- **Work required**
Copy out the lines of the records below, and only those lines, from the one with "The Blender code" through the one with "0.009, 0.02), 0.05)", exactly as they appear.

## Begin Material

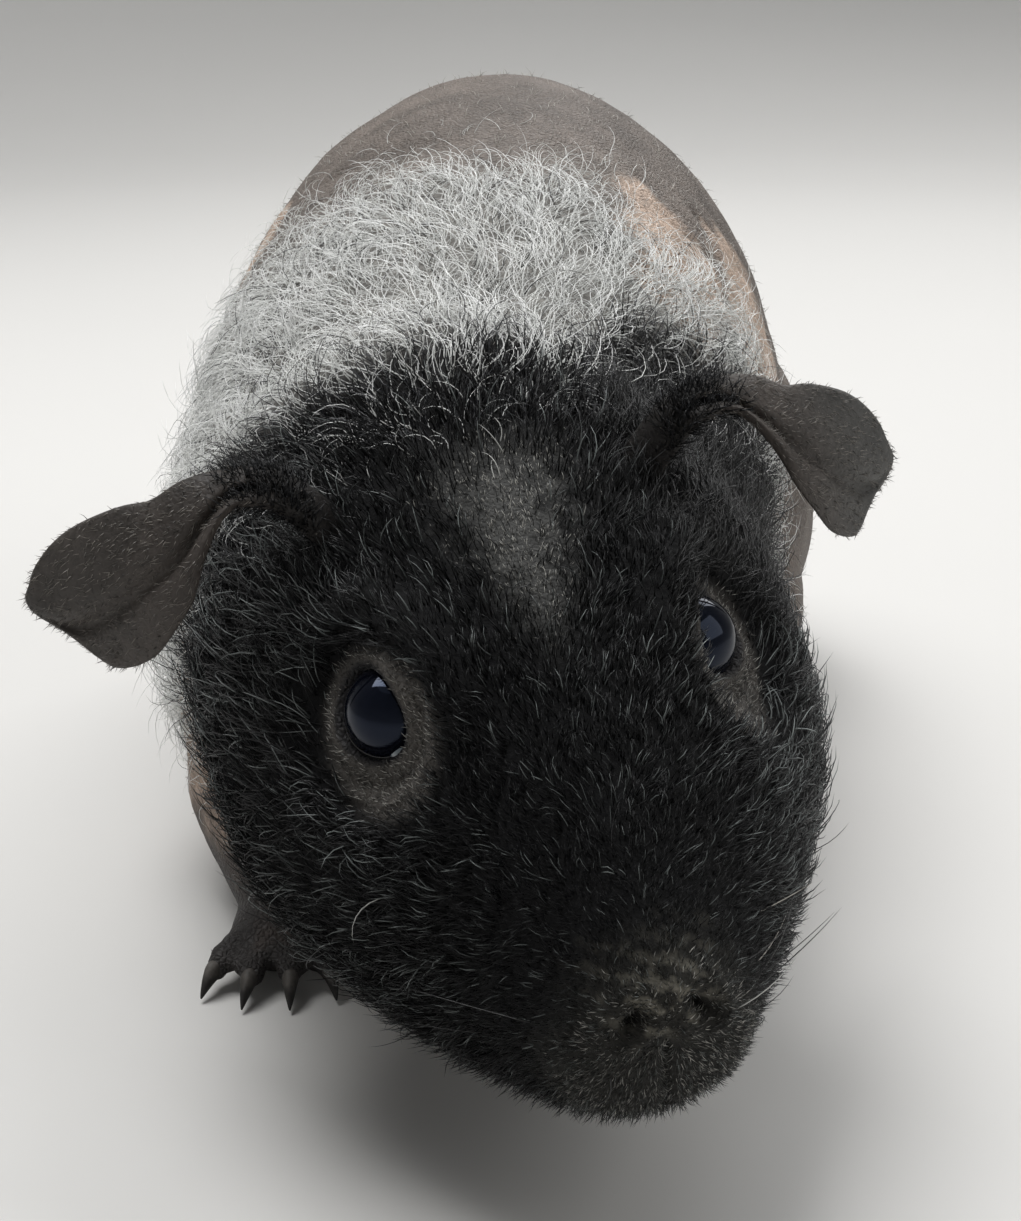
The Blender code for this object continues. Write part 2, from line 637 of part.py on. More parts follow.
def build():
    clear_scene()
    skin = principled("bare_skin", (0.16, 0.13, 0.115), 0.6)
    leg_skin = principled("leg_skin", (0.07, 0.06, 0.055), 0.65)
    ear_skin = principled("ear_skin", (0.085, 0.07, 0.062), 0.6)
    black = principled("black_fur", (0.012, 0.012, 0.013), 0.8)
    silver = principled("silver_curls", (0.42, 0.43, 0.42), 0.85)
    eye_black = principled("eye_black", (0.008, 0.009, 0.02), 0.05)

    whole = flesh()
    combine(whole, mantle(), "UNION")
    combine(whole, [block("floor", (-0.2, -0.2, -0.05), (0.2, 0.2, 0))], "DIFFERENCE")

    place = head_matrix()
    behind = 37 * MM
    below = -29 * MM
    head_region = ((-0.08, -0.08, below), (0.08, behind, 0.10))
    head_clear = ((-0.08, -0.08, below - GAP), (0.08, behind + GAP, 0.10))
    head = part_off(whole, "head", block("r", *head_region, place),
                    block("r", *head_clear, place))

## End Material
## Begin Material

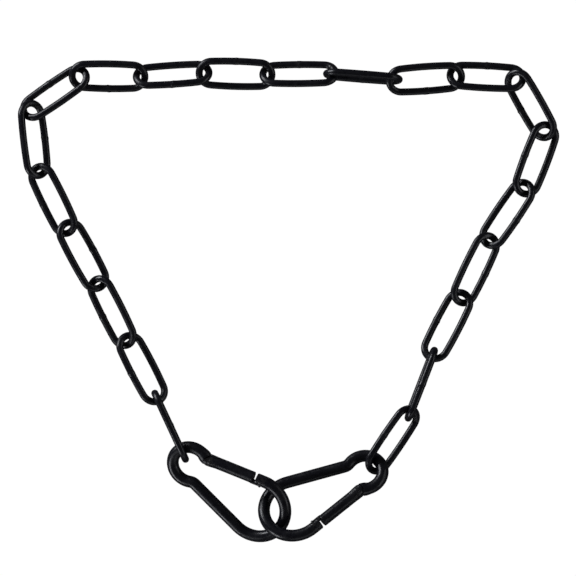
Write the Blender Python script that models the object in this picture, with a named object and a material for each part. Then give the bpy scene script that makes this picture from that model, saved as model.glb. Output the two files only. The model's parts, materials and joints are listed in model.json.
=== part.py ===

## End Material
## Begin Material

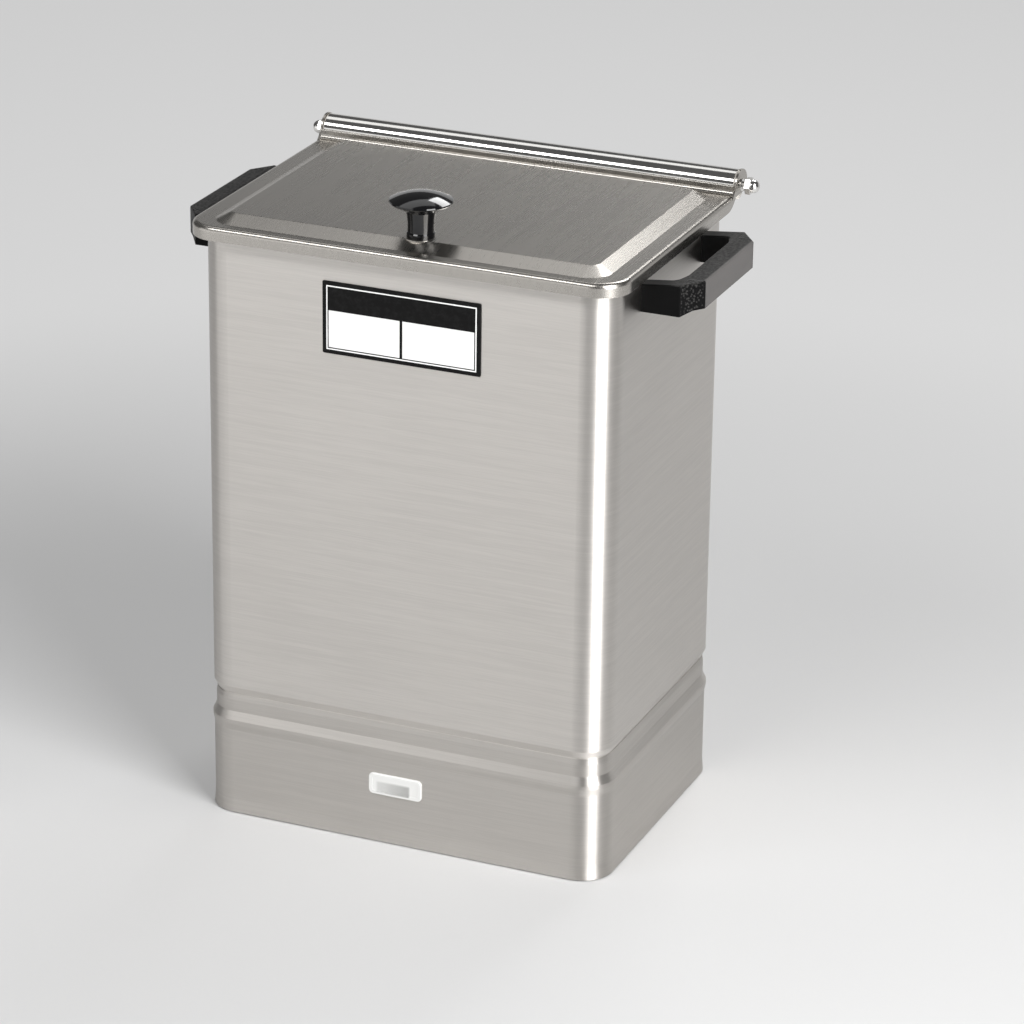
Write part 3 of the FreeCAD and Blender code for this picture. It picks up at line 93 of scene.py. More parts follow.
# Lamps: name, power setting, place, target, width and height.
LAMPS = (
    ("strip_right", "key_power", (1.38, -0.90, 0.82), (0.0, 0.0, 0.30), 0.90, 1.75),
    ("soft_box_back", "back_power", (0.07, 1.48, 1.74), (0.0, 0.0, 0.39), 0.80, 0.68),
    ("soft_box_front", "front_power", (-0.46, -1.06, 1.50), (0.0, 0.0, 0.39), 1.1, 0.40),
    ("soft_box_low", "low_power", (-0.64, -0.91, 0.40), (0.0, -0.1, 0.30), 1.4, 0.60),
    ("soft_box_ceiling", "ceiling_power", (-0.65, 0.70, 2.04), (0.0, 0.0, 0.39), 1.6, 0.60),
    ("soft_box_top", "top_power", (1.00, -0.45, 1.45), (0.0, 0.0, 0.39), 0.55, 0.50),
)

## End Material

- **Answer**
The Blender code for this object continues. Write part 2, from line 637 of part.py on. More parts follow.
def build():
    clear_scene()
    skin = principled("bare_skin", (0.16, 0.13, 0.115), 0.6)
    leg_skin = principled("leg_skin", (0.07, 0.06, 0.055), 0.65)
    ear_skin = principled("ear_skin", (0.085, 0.07, 0.062), 0.6)
    black = principled("black_fur", (0.012, 0.012, 0.013), 0.8)
    silver = principled("silver_curls", (0.42, 0.43, 0.42), 0.85)
    eye_black = principled("eye_black", (0.008, 0.009, 0.02), 0.05)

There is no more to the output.